Clóvis Roberto Zimmermann

06 / 2008

Les analystes nationaux et internationaux partagent entre eux l’idée que, dans les sociétés modernes, il n’y a aucune raison de remettre en question l’existence des politiques publiques sociales ainsi que les programmes de transfert monétaire (1). Des recherches empiriques ont prouvé que plus un pays est développé, industrialisé et plus son revenu per capita est important, plus importants sont les investissements en politiques sociales et les programmes de transfert monétaire et, par conséquent, moins élevés sont les indices d’inégalité et de pauvreté (Ullrich, 2005).

Au Brésil, le Programme Bolsa Família est devenu un instrument important de lutte contre la faim, dont la proposition a été amplement applaudie par des scientifiques sociaux et par différents moyens de communication au niveau national et international. Dans un récent communiqué datant d’avril 2008, le conseil des droits de l’homme des Nations unies (ONU) a vanté les mérites du PBF en déclarant que le programme était une proposition qui avait réussi à s’attaquer à un vieux problème brésilien : la faim. D’autres études réalisées soulignent que le programme représente une aide significative, garantissant une alimentation minimale à de nombreuses familles pauvres (Weissheimer, 2006). Dans l’analyse de Maria Ozanira Silva e Silva, de Maria Carmelita Yazbek et de Geraldo di Giovanni, le PBF possède une réelle signification pour les bénéficiaires, dans la mesure où il représente, pour ces familles, la seule possibilité d’obtenir un revenu (Silva e Silva ; Yazbek ; Giovanni, 2004, p.212).
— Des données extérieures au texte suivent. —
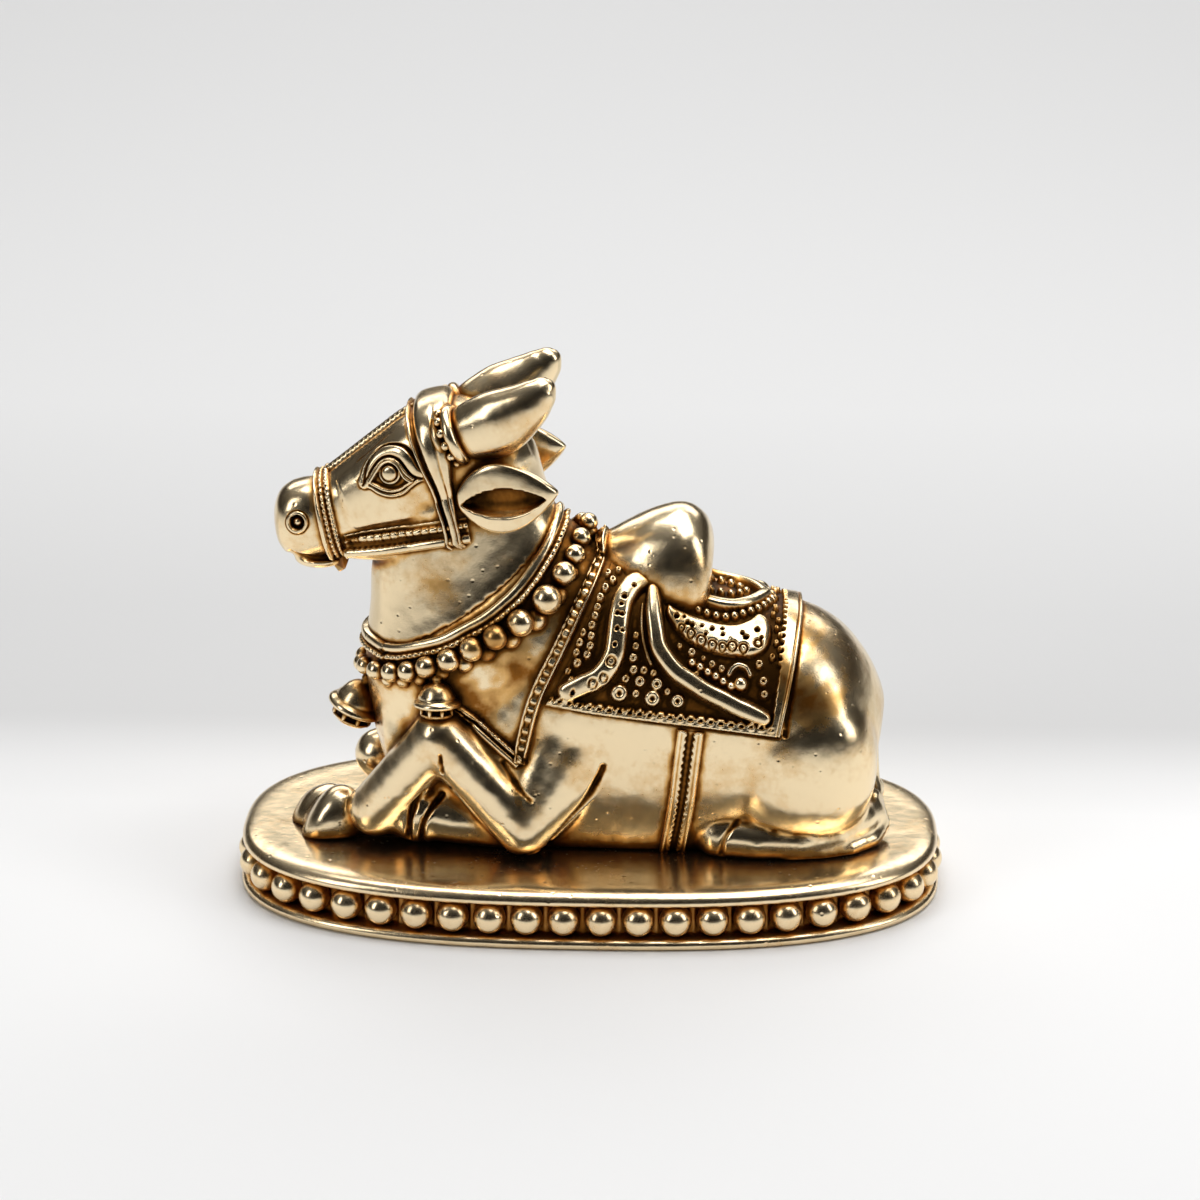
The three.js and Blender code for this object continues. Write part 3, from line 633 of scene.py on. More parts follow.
# The head and upper neck are modelled in the wax with the body and carved before casting: long
# muzzle, lips, nostrils and the large lidded eye. They part from the body under the collar.
# stations as in the trunk
HEAD = [
    (-65.9, 71.7, -65.9, 67, 2, 0.5, 2, 0),
    (-64.8, 74.5, -64.9, 63.4, 5.2, 0.5, 2.2, 0),
    (-62.5, 76.4, -62.6, 61, 6.9, 0.5, 2.4, 0),
    (-59.5, 77.3, -59, 60.4, 7.5, 0.5, 2.4, 0),
    (-56.8, 77.7, -54.5, 61.2, 7.4, 0.5, 2.4, 0),
    (-53.5, 80.0, -49.5, 62.4, 7.9, 0.52, 2.4, 0),
    (-49, 83.6, -44, 63, 9, 0.55, 2.5, 0),
    (-43.5, 88.0, -38, 63.6, 10.2, 0.58, 2.6, 0),
    (-38, 92.2, -31, 65, 11.2, 0.6, 2.6, 0),
    (-32.5, 94.6, -24.5, 68, 11.8, 0.6, 2.5, 0),
    (-26, 94.9, -18, 73, 11.3, 0.55, 2.4, 0),
    (-19, 92.5, -13, 78, 9.5, 0.5, 2.2, 0),
    (-13.5, 88.5, -10.5, 82, 5, 0.5, 2, 0),
]
JAW = [
    (-50.5, 67, -50, 61.2, 7.4, 0.5, 3, 0),
    (-45, 69.5, -43.5, 61.4, 9.4, 0.45, 3.2, 0),
    (-38, 71.5, -36.5, 62.3, 10.7, 0.45, 3.2, 0),
    (-31, 74, -29.5, 64.2, 11.3, 0.45, 3.2, 0),
    (-25, 76, -23.5, 67, 11.2, 0.5, 3, 0),
    (-21, 77, -20.5, 70, 9, 0.5, 2.4, 0),
]
HEAD_GRID = 0.5
LOWER_LIP, LOWER_LIP_SIZE = (-56.6, 0, 60.4), (5.6, 5.6, 2.1)


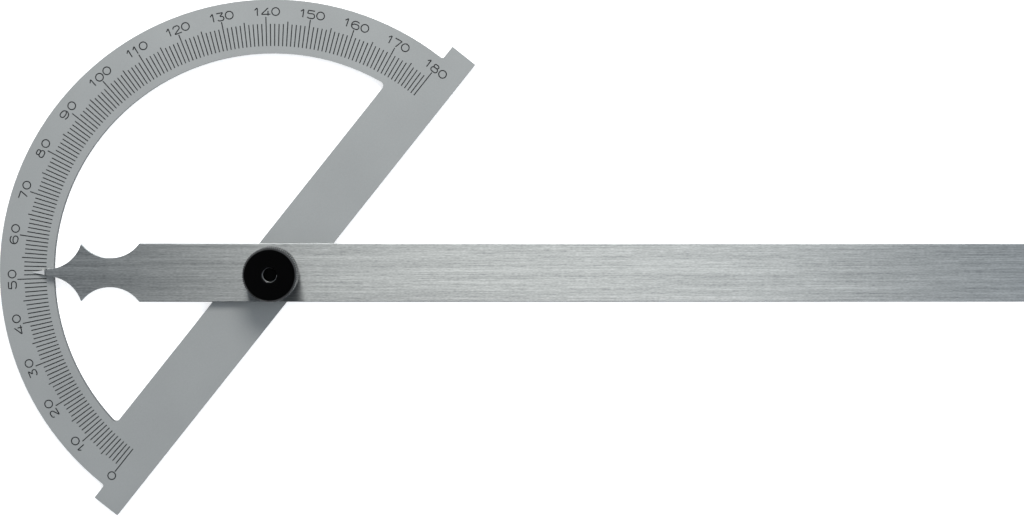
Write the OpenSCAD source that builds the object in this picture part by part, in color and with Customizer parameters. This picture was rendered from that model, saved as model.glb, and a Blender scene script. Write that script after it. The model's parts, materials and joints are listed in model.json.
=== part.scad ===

En ce qui concerne la quantité des personnes bénéficiaires et la qualité de l’aide, le PBF représente, de fait, une avancée par rapport aux programmes précédents. Toutefois, en l’analysant sous la perspective des droits de l’homme, le programme présente encore une série de limites. Dans cet essai, quatre points méritant une réflexion critique seront abordés (2).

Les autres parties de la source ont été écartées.